For that, Smith revived Kallitype, a 19th century alternative photo process that involves iron salts and silver nitrates on paper exposed to ultraviolet light. Sometimes called “sun printing,” this process allows Smith to produce life sized images of native plants in a range of tones partially created by sunlight interacting with decomposing plants.


“I rarely know what the end result will be and that in itself holds my interest,” she explained.


Smith has done quite well in galleries of Santa Fe and New York City. She has also completed commissions for Neal Smith Wildlife Refuge in Iowa and similar places in Illinois and California. This Friday, she opens an exhibition at The Mansion with Madai Taylor, an original Iowa artist who paints with dirt, mixing different soils with gesso and scratching layers as they dry. Both artists work large. Each will show around twenty big works requiring a massive amount of wall space. With over 3000 square feet in several rooms, The Mansion has more than many galleries do.

In more traditional galleries this month, Chris Vance’s annual exhibition continues in, and outside, at Moberg Gallery. This year’s Senior Thesis Exhibition at Drake’s Anderson and Weeks galleries is the strongest in many years: Lucca Wang and Rachel Crown translate big personalities into paintings and Hannah Bloom demonstrates stunning mastery of several different media.

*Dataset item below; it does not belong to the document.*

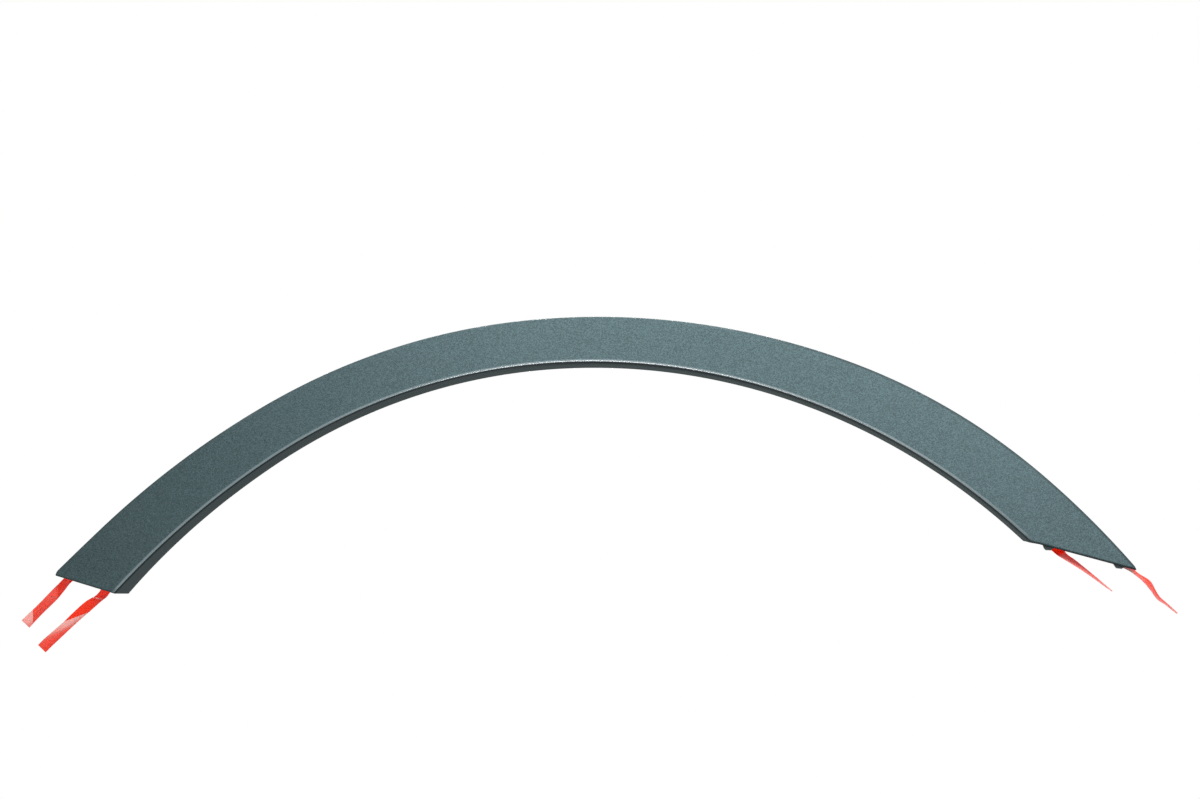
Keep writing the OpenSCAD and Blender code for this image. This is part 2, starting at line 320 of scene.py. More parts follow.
# the sharp outer corner of each leg is trimmed
for arc, cut, side, trim in ((outer_run[0], LONG_CUT, -1, LONG_TRIM),
                             (outer_run[-1], SHORT_CUT, 1, SHORT_TRIM)):
    angle = side * math.degrees(math.acos((cut - arc[0].y) / arc[1]))
    corner = arc[0] + arc[1] * heading(angle)
    turn = angle + side * (90 - (180 - abs(angle)) / 2)
    centre = corner + heading(turn) * (CUTTER_CUBE / 2 - trim)
    bpy.ops.mesh.primitive_cube_add(size=CUTTER_CUBE * MM, rotation=(0, math.radians(turn), 0),
                                    location=(centre.x * MM, 0, centre.y * MM))
    cut_away(moulding, bpy.context.object)

bpy.ops.object.shade_smooth_by_angle(angle=math.radians(32))

PEBBLE = 0.46
CREASE_BAND, EDGE_BAND = (1.6 * MM, 1.0 * MM), (-2.4 * MM, -0.8 * MM)
LIP_FRONT = -2.4 * MM
PLASTIC_COLOUR = (0.106, 0.164, 0.176)
# the lip's colour is set darker than the face's, partly for its smoother finish and partly as
# painted shade
PLAIN_AND_SHADED_COLOUR = (0.072, 0.091, 0.094)
# DEEP_COLOUR is the near-black of one dark scuff and of the painted shade at the outer edge, the
# cuts and the lip
DEEP_COLOUR = (0.008, 0.014, 0.016)
PALE_COLOUR = (0.24, 0.31, 0.33)
# scuffs and marks, two of them painted glints, as [x, z, half length, half width, turn, strength,
# colour]
SCUFFS_AND_GLINTS = [
    (-376.6, -241.8, 2.1, 0.4, 87, 0.5, PALE_COLOUR),
    (-365.6, -242, 1.8, 0.4, 80, 0.45, PALE_COLOUR),
    (-224.5, -46, 6, 0.45, -34, 0.4, PALE_COLOUR),
    (-43, 18.8, 6, 0.4, 2, 0.4, PALE_COLOUR),
    # the next two pale spots are painted glints, not scuffs
    (102.8, 13.4, 1.3, 0.6, 10, 0.9, PALE_COLOUR),
    (107, 12.6, 1.3, 0.6, 10, 0.9, PALE_COLOUR),
    (-340, -189, 1.0, 0.6, 45, 0.7, PALE_COLOUR),
    (-285.2, -124.9, 2.4, 0.5, -30, 0.6, DEEP_COLOUR),
]


def node_group(name, inputs, outputs):
    """An empty shader group with named sockets: its tree, and its input and output nodes."""
    tree = bpy.data.node_groups.new(name, "ShaderNodeTree")
    for socket, kind, default in inputs:
        item = tree.interface.new_socket(socket, in_out="INPUT", socket_type="NodeSocket" + kind)
        if default is not None:
            item.default_value = default
    for socket, kind in outputs:
        tree.interface.new_socket(socket, in_out="OUTPUT", socket_type="NodeSocket" + kind)
    return tree, tree.nodes.new("NodeGroupInput"), tree.nodes.new("NodeGroupOutput")


def place_group(tree, group, **inputs):
    """A group placed in a material with its own values."""
    return add(tree, "ShaderNodeGroup", {"node_tree": group}, **inputs)


def run_group(name, run):
    """A group that says how far outside a run of arcs a point lies, in metres."""
    tree, given, result = node_group(name, [("Point", "Vector", None)], [("Outside", "Float")])
    split = add(tree, "ShaderNodeSeparateXYZ", _0=given.outputs["Point"])
    outside = None
    for centre, radius, first, last in reversed(run):
        across = math_node(tree, "SUBTRACT", split.outputs["X"], centre.x * MM)
        up = math_node(tree, "SUBTRACT", split.outputs["Z"], centre.y * MM)
        reach = add(tree, "ShaderNodeVectorMath", {"operation": "LENGTH"},
                    _0=add(tree, "ShaderNodeCombineXYZ", X=across, Z=up).outputs[0])
        distance = math_node(tree, "SUBTRACT", reach.outputs["Value"], radius * MM)
        angle = math_node(tree, "ARCTAN2", across, up)
        if outside is None:
            outside = distance
        else:
            here = math_node(tree, "LESS_THAN", angle, math.radians(last))
            outside = add(tree, "ShaderNodeMix", Factor=here, A=outside, B=distance).outputs[0]
    tree.links.new(outside, result.inputs["Outside"])
    return tree


crease_place = run_group("place from the crease", crease_run)
edge_place = run_group("place from the outer edge", outer_run)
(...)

At Heritage Gallery “Lovers, Mothers & Their Dreams” features two sculptors, Annick Ibsen and Linda Lewis, who channel whimsy into profound, ironic statements about the human condition. That show opens April 25 with a reception on April 28. At Olson-Larsen Galleries, public art specialist Mike Baur shows small scale works along with clay vases and clay paintings by John Beckelman, and abstract landscapes and still lifes by Stephen Dinsmore.